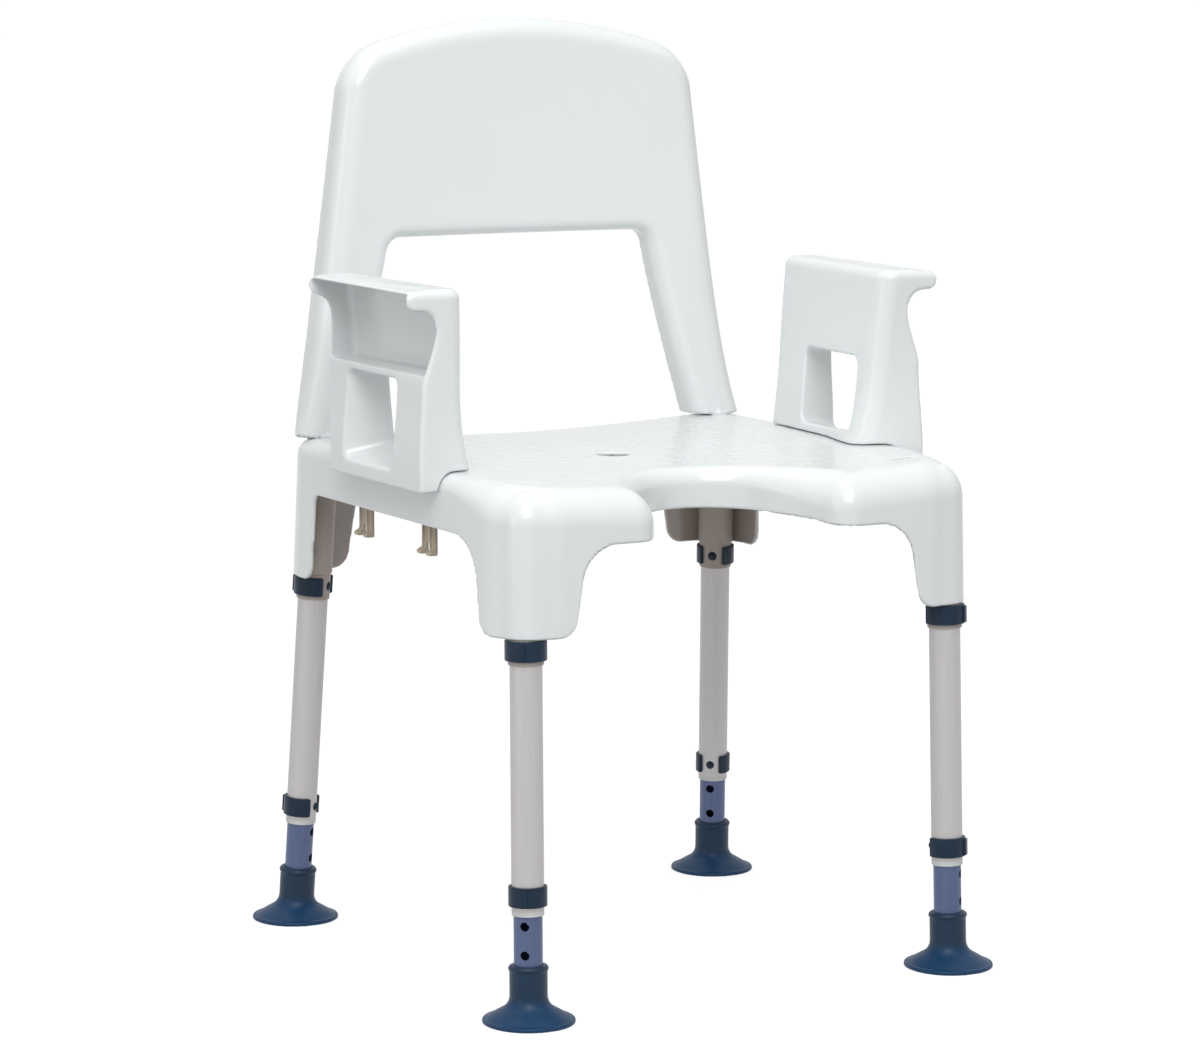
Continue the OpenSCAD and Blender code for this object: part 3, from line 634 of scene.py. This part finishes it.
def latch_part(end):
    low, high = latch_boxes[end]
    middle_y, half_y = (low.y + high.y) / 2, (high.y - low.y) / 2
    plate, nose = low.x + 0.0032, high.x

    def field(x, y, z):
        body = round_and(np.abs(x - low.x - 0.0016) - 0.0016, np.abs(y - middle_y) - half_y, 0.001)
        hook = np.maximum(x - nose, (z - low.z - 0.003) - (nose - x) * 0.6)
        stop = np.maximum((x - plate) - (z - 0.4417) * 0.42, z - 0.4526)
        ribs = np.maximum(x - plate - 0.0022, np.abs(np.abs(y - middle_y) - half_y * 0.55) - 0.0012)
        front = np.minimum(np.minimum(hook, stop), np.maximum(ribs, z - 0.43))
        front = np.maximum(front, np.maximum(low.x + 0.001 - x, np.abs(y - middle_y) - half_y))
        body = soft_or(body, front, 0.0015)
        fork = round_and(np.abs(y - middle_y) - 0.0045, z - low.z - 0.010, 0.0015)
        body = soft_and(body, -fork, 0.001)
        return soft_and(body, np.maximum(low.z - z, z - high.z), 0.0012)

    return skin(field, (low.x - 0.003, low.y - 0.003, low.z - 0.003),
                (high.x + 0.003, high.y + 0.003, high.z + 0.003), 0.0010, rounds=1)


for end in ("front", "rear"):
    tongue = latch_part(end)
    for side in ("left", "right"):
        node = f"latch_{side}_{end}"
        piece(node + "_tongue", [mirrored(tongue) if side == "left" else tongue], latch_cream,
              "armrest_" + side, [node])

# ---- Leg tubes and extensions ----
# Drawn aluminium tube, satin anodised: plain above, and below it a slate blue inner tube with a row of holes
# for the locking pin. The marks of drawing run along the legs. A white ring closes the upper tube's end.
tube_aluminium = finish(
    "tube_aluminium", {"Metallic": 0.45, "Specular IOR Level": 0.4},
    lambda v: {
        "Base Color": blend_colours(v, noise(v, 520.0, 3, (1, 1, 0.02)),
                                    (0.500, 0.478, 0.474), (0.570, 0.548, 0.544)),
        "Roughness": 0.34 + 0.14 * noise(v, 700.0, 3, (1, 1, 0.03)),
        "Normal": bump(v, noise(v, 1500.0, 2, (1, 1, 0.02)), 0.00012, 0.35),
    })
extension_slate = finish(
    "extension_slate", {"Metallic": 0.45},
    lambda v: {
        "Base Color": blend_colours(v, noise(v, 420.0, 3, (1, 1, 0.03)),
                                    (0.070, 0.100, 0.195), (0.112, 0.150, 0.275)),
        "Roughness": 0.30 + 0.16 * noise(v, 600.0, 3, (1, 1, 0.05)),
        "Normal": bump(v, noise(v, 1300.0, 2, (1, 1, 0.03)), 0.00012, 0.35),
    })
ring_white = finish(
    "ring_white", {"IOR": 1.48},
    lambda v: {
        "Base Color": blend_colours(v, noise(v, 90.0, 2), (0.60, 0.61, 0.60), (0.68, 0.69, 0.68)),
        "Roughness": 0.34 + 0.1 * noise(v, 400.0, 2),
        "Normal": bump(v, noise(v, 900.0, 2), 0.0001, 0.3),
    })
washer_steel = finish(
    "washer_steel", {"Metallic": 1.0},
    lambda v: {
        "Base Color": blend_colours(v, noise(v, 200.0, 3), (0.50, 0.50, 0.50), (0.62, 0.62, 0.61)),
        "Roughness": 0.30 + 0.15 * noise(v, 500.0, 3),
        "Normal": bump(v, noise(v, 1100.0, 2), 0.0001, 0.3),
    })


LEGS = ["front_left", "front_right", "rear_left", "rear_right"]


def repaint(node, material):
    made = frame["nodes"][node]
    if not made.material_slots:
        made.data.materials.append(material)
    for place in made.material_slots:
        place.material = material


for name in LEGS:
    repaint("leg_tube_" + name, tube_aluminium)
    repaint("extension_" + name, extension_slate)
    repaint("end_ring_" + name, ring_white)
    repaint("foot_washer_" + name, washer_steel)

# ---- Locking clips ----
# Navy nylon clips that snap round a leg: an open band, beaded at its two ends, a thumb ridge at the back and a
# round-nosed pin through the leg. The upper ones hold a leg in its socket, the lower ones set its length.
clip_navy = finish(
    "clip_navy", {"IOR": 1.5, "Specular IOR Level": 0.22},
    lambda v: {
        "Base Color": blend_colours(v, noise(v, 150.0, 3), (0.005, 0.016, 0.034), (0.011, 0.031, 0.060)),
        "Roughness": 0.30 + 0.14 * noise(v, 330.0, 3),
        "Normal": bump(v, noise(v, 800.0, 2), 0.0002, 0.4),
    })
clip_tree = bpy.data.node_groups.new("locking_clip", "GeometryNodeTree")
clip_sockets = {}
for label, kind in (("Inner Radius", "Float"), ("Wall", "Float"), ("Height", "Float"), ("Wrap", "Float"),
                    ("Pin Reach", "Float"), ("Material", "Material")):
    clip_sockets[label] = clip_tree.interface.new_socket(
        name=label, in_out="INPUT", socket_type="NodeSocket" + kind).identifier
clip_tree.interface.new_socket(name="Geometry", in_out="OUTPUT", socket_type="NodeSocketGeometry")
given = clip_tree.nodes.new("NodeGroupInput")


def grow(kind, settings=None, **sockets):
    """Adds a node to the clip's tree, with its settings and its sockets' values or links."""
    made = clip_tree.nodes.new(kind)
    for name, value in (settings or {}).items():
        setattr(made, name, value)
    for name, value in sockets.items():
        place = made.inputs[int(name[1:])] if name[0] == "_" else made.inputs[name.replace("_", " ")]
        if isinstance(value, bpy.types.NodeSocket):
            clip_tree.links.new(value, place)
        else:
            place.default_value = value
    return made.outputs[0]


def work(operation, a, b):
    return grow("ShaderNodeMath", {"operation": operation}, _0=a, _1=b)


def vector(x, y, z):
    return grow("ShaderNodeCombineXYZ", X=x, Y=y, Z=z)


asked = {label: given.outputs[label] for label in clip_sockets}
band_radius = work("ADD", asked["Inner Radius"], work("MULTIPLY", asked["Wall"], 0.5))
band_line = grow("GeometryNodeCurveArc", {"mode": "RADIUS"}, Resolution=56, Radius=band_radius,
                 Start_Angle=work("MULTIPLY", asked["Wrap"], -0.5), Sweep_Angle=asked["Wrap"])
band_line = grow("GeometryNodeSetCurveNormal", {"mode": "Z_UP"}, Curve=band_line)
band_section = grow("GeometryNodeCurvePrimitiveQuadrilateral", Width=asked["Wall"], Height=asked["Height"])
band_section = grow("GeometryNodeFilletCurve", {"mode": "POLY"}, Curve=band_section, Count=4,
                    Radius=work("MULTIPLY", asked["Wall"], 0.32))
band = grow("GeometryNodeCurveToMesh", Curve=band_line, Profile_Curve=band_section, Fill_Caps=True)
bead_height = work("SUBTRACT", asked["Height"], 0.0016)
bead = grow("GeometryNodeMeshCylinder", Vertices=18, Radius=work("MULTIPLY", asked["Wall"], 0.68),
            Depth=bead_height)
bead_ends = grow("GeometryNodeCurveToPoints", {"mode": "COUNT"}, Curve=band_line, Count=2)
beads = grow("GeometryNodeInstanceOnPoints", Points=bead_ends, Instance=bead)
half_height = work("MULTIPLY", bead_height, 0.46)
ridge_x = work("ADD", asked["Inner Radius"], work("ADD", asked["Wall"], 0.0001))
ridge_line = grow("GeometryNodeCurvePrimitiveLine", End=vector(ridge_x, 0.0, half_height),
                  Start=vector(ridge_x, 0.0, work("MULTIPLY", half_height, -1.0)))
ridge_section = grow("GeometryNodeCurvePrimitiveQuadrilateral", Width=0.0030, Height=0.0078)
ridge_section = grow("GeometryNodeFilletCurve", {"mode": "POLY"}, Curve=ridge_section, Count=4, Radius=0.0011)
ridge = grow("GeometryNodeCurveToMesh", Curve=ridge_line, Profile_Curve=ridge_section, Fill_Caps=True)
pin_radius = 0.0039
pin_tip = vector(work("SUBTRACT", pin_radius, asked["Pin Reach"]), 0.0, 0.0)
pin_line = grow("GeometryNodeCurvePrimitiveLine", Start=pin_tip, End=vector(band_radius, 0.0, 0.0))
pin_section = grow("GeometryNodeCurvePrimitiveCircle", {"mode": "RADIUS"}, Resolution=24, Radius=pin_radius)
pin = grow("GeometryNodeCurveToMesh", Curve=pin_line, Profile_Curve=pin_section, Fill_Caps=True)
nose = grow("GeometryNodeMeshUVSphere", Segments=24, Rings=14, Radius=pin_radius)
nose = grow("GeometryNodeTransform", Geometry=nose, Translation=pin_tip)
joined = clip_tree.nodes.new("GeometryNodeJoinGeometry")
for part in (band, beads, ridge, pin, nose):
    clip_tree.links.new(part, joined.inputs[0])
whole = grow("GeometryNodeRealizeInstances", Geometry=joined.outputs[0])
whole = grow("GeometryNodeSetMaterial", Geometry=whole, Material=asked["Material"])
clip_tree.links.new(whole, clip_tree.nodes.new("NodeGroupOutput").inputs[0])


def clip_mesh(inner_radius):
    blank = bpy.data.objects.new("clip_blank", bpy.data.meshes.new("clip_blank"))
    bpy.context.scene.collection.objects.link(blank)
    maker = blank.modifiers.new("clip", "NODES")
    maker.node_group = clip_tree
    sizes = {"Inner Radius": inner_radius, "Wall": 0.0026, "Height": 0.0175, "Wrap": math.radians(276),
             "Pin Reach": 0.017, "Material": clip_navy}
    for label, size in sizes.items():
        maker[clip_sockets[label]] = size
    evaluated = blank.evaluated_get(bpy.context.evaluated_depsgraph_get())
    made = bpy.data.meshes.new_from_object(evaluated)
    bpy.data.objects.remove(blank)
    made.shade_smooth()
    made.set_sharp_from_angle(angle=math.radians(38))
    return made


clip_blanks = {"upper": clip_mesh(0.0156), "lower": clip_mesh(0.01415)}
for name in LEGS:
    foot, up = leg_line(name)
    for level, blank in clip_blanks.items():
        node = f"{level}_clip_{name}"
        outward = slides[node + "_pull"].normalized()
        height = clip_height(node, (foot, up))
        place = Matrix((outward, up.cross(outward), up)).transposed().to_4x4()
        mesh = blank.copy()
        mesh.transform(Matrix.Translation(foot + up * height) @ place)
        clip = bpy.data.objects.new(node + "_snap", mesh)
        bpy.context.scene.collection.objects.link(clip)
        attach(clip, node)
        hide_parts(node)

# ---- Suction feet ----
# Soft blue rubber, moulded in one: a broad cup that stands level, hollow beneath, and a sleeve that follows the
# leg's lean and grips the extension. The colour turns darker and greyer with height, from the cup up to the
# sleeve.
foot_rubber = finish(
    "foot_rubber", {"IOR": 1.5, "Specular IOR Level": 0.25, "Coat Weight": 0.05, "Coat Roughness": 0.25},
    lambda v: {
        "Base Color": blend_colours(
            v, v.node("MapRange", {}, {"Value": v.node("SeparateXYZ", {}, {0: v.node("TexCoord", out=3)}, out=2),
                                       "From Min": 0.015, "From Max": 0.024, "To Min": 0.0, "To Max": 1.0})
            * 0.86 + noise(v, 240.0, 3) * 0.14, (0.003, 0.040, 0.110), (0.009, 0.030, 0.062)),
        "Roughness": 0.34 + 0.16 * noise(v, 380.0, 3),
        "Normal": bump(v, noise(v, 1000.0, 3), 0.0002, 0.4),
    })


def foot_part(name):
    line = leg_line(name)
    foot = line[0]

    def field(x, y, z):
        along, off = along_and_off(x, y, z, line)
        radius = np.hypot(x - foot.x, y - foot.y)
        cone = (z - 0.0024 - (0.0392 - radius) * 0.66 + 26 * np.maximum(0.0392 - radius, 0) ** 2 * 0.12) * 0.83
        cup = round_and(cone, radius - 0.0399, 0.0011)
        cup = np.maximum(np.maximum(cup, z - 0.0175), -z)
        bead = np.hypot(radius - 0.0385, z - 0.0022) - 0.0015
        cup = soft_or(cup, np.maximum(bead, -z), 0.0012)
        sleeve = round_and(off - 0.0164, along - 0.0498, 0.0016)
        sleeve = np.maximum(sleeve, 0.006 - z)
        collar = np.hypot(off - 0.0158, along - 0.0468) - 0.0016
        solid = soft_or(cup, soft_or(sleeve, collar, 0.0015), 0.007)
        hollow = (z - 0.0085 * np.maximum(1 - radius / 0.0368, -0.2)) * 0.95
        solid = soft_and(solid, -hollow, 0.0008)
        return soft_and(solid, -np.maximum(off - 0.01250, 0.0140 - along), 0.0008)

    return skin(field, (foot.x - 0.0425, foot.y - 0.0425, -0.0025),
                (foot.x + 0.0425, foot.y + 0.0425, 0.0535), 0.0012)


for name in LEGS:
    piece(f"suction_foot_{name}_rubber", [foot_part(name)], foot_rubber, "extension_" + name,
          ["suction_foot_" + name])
__________
▶ **DIRECTIVE**:
Print the listing above from its first line through the line with "plate, nose = low.x + 0.0032, high.x", and stop there.

▶ **OUTPUT OF THE EXERCISE**:
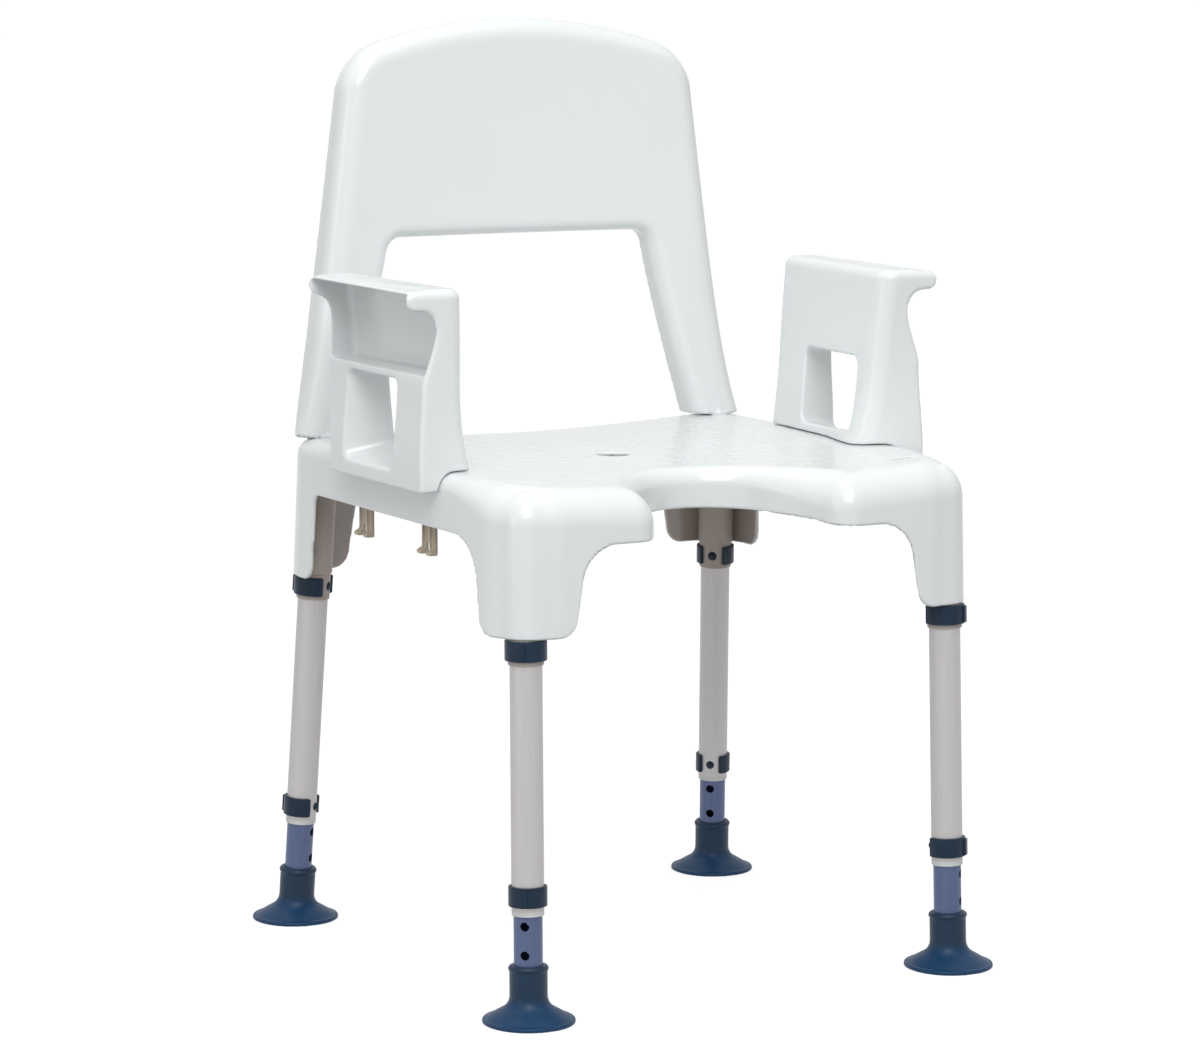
Continue the OpenSCAD and Blender code for this object: part 3, from line 634 of scene.py. This part finishes it.
def latch_part(end):
    low, high = latch_boxes[end]
    middle_y, half_y = (low.y + high.y) / 2, (high.y - low.y) / 2
    plate, nose = low.x + 0.0032, high.x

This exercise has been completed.